David Cano
Marcos paga 250 euros por la factura de la luz. Se queda siempre hasta altas horas de la madrugada leyendo, arremolinado en el lado izquierdo de la cama de dos metros de largo, y metro y medio de ancho. Consigue, tras más de un minuto de ajuste de ingeniería, convertirse en una bola tapada por una sábana, una manta y un edredón. Entonces lee. Hasta altas horas de la madrugada. Sin mirar el reloj.
Marcos trabaja temprano. Mejor dicho, se levanta temprano. Tarda una hora y media en llegar a su trabajo, situado en una zona de oficinas de San Sebastián de los Reyes. Allí medita siempre, antes de entrar, mientras apura el primer cigarro del día, si entrar es la mejor opción, si cruzar el torno electrónico supone malograr la parte más importante de sí mismo.
Marcos es bajito. En el colegio le llamaban enano. Todos. Sus amigos y sus enemigos. Además, las orejas de soplillo le daban un aire a Willow. La película estaba de moda por esos tiempos. Marcos era Willow para sus amigos y para sus enemigos. Él utilizaba la ironía, aprendida de su padre frente al reflejo translúcido de su güisqui. Marcos era cínico y de lengua afilada. Marcos escribía las putadas que le hacían en una libreta de tapas negras y hojas cuadriculadas. Las databa, les ponía la hora en las que se habían lanzado y, tras dejar dos espacios cuadriculados, hacía un comentario de no más de una línea.
Marcos, por mucho que se crea valiente y decidido, siempre termina cruzando el torno que le lleva a la oficina. «Ahí acaban mis sueños», termina diciéndose todos los días, de lunes a viernes. Su trabajo requiere atención, concentración y un ordenador. Facebook está capado. Y Youporn. Sus horas muertas, más de tres al día, en las que no tiene ninguna incidencia que cubrir, las dedica a escribir en un documento de Word lo primero que le pasa por la cabeza. Podría terminar siendo un relato inconexo de gilipolleces, pero Marcos es puntilloso hasta la enfermedad.
Marcos siempre espera que sean las once de la mañana para que Ana pase por su mesa y le diga a Luis, su compañero de enfrente, con qué tiene que ponerse hoy. Ana sabe que Marcos le mira el escote. Ana no se enfada porque es la señora de cincuenta años más solitaria que Marcos haya conocido nunca. Marcos se toca el paquete, lentamente, mientras piensa en meter su miembro entre las dos pecosas protuberancias.

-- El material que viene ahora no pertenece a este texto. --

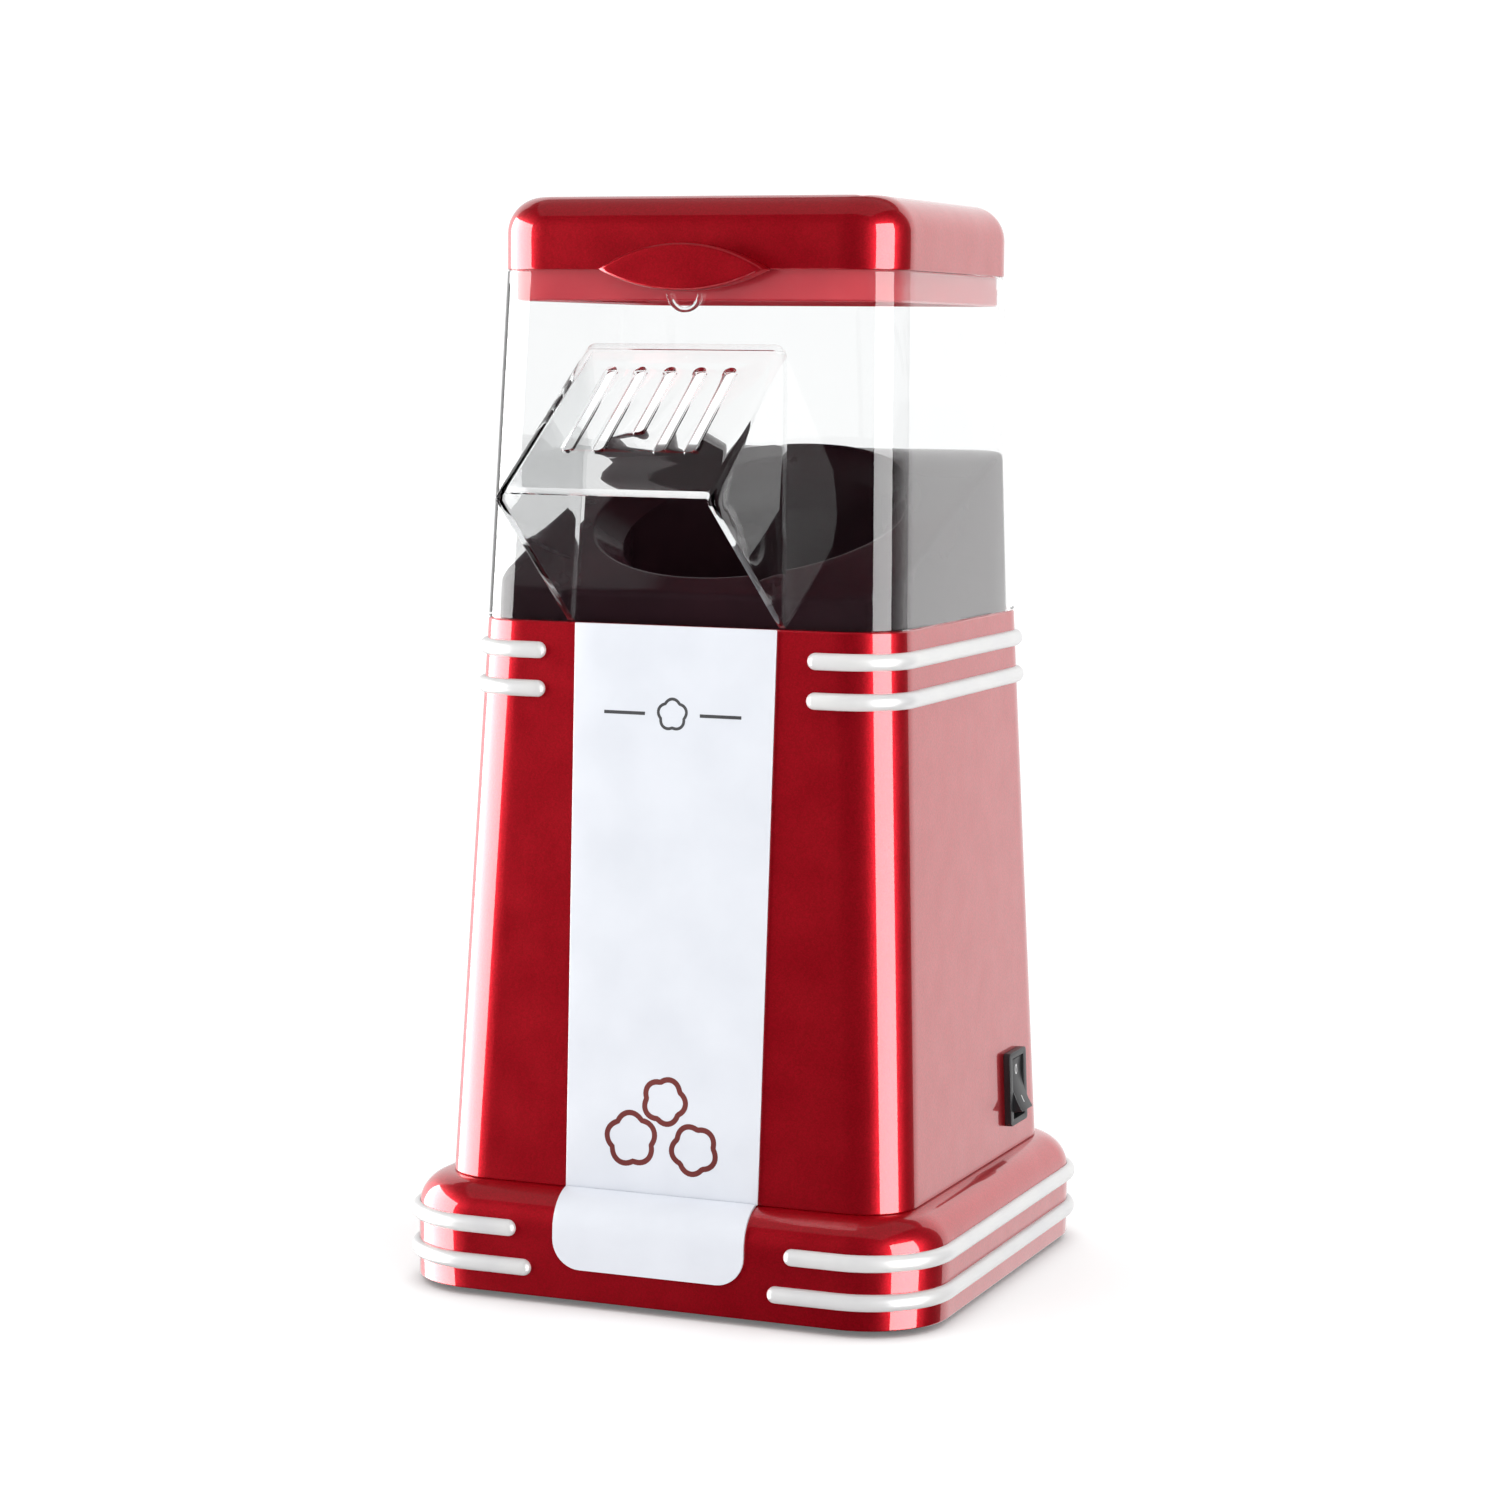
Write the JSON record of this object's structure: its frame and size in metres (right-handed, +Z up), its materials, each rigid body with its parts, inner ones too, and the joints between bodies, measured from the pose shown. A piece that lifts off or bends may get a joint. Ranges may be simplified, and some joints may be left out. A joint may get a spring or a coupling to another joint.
{
  "type": "popcorn maker",
  "caption": "Retro hot-air popcorn maker: red tapering body on a ribbed plinth, clear cover with a slotted chute hood, black funnel, lift-off lid and rocker switch.",
  "frame": {"origin": "on the table, under the middle of the plinth, on the axis of the fan and the popping chamber", "axes": "+Z up, -Y out of the front towards the person who uses it, +X towards the side with the switch"},
  "size_m": [0.159, 0.1824, 0.3],
  "materials": {
    "red_shell": "metallic candy red, high gloss, on moulded plastic",
    "red_skirt": "gloss red",
    "white_panel": "cool white, satin gloss",
    "silver_trim": "satin silver plated plastic",
    "clear_plastic": "clear polycarbonate",
    "funnel_black": "gloss black with a warm tint",
    "switch_black": "fine matt black",
    "black_plastic": "matt black",
    "black_rubber": "matt rubber",
    "screw_steel": "zinc plated",
    "zinc_steel": "zinc plated sheet",
    "chamber_aluminium": "spun aluminium",
    "brass_lug": "tinned brass",
    "bronze": "sintered bronze",
    "copper_winding": "enamelled copper over laminations",
    "ferrite": "ferrite grey",
    "carbon": "carbon",
    "fan_plastic": "grey nylon",
    "ivory_plastic": "ivory nylon",
    "circuit_board": "green laminate",
    "diode_black": "black epoxy",
    "wire_sleeve": "glass fibre sleeve",
    "mica": "mica laminate",
    "heater_wire": "oxidised resistance wire",
    "ceramic_white": "glazed ceramic",
    "silicone_red": "silicone"
  },
  "bodies": {
    "root": {"rubber_feet": "black_rubber", "bottom_plate": "black_plastic", "base_screws": "screw_steel", "plinth_shell": "red_shell", "plinth_trim_lower": "silver_trim", "plinth_trim_upper": "silver_trim", "front_tongue": "white_panel", "body_shell": "red_shell", "body_screws": "screw_steel", "front_panel": "white_panel", "body_trim_lower": "silver_trim", "body_trim_upper": "silver_trim", "switch_housing": "switch_black", "switch_terminals": "brass_lug", "cord_gland": "black_rubber", "terminal_block": "ivory_plastic", "rectifier_board": "circuit_board", "rectifier_diodes": "diode_black", "lead_wires": "wire_sleeve", "motor_can": "zinc_steel", "motor_magnets": "ferrite", "motor_bushes": "bronze", "motor_brushes": "carbon", "motor_bracket": "zinc_steel", "motor_grommets": "black_rubber", "motor_screws": "screw_steel", "bracket_screws": "screw_steel", "fan_housing": "black_plastic", "housing_screws": "screw_steel", "heater_housing": "zinc_steel", "heater_terminals": "brass_lug", "heater_former": "mica", "heater_coil": "heater_wire", "thermostat": "zinc_steel", "thermal_fuse": "ceramic_white", "top_deck": "black_plastic", "deck_screws": "screw_steel", "chamber_ring": "mica", "chamber_gasket": "silicone_red", "popping_chamber": "chamber_aluminium"},
    "cover": {"funnel_insert": "funnel_black", "window_cover": "clear_plastic", "chute_hood": "clear_plastic", "lid_catch": "clear_plastic"},
    "lid": {"lid_shell": "red_shell", "lid_skirt": "red_skirt"},
    "rocker": {"switch_rocker": "switch_black"},
    "fan": {"motor_rotor": "copper_winding", "motor_shaft": "zinc_steel", "fan_impeller": "fan_plastic"}
  },
  "joints": [
    {"name": "cover_lift", "type": "slide", "parent": "root", "child": "cover", "axis": [0, 0, 1], "range_m": [0, 0.12]},
    {"name": "lid_lift", "type": "slide", "parent": "cover", "child": "lid", "axis": [0, 0, 1], "range_m": [0, 0.06]},
    {"name": "switch_rock", "type": "hinge", "parent": "root", "child": "rocker", "pos_m": [0.06581, 0.0324, 0.04893], "axis": [0, 1, 0], "range_deg": [0, 24]},
    {"name": "fan_spin", "type": "hinge", "parent": "root", "child": "fan", "pos_m": [0, 0, 0.05], "axis": [0, 0, 1], "continuous": true}
  ]
}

Marcos va a esperar a las dos de la tarde para tomar una decisión. De las nueve de la mañana a la una del mediodía ha recibido tres gritos, una advertencia y un desaire. Marcos piensa muchas cosas. En irse ya. En coger la mochila con el ordenador. En escribir la primera novela verdaderamente buena de este siglo. Pero Marcos acata las críticas y las convierte en más y más trabajo. Supera sus límites, lo que se espera de él.
Marcos come sólo en el office de la empresa. Se lleva un tupper de comida cocinada vete tú a saber cuándo y se lo calienta durante un minuto y diez segundos. Exactos. Siempre igual. Marcos vuelve, a la media hora, a su puesto de trabajo y sigue, sin inmutarse, sin jefes (que sestean en sus casas), y con un documento de Word vacío siempre en su barra de escritorio. Por si acaso surge el destello esperanzador.

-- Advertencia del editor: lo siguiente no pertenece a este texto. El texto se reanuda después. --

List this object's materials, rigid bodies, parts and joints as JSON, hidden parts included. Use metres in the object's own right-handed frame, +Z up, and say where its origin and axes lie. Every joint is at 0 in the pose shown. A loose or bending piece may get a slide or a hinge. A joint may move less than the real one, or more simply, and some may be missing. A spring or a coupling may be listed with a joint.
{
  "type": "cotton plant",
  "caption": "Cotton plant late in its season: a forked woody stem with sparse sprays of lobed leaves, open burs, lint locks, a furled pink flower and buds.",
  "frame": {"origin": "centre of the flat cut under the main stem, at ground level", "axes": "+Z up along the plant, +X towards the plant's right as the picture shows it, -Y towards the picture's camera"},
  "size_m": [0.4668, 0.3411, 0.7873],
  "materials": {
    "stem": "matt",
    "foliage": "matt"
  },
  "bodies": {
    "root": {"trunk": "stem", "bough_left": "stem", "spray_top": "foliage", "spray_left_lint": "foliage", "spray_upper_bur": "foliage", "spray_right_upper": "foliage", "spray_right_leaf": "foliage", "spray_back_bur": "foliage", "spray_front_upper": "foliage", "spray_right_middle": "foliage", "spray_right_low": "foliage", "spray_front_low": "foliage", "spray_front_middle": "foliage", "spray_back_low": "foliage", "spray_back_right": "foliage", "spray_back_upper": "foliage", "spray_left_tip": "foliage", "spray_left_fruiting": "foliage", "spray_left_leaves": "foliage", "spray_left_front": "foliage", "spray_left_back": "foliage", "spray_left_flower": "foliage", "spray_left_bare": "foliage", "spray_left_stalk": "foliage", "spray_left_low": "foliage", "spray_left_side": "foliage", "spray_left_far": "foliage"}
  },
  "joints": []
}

Marcos termina su horario laboral y vuelve a coger el metro para irse a casa. Allí le espera Brody, su pastor belga. Cuando abre la puerta le saluda cariñosamente. Le rasca la parte carnosa que tiene detrás de las orejas y le da dos besos largos y húmedos en el entrecejo. El perro lo mira raro. Coge su correa con los dientes y se la entrega a Marcos. Este le saca a dar un paseo al parque más cercano.
Marcos come pizza cinco días a la semana. Hoy toca. Marcos pide una especial, que lleva tomate, carne picada, pimiento, cebolla y queso fundido. Marcos ve un capítulo de Misfits mientras cena. Luego, pone las piernas encima de la mesa y zapea buscando algo de sexo en la tele. Marcos enciende el portátil y se masturba con vídeos de lesbianas.
Marcos se va a la cama. Marcos lee hasta altas horas de la madrugada.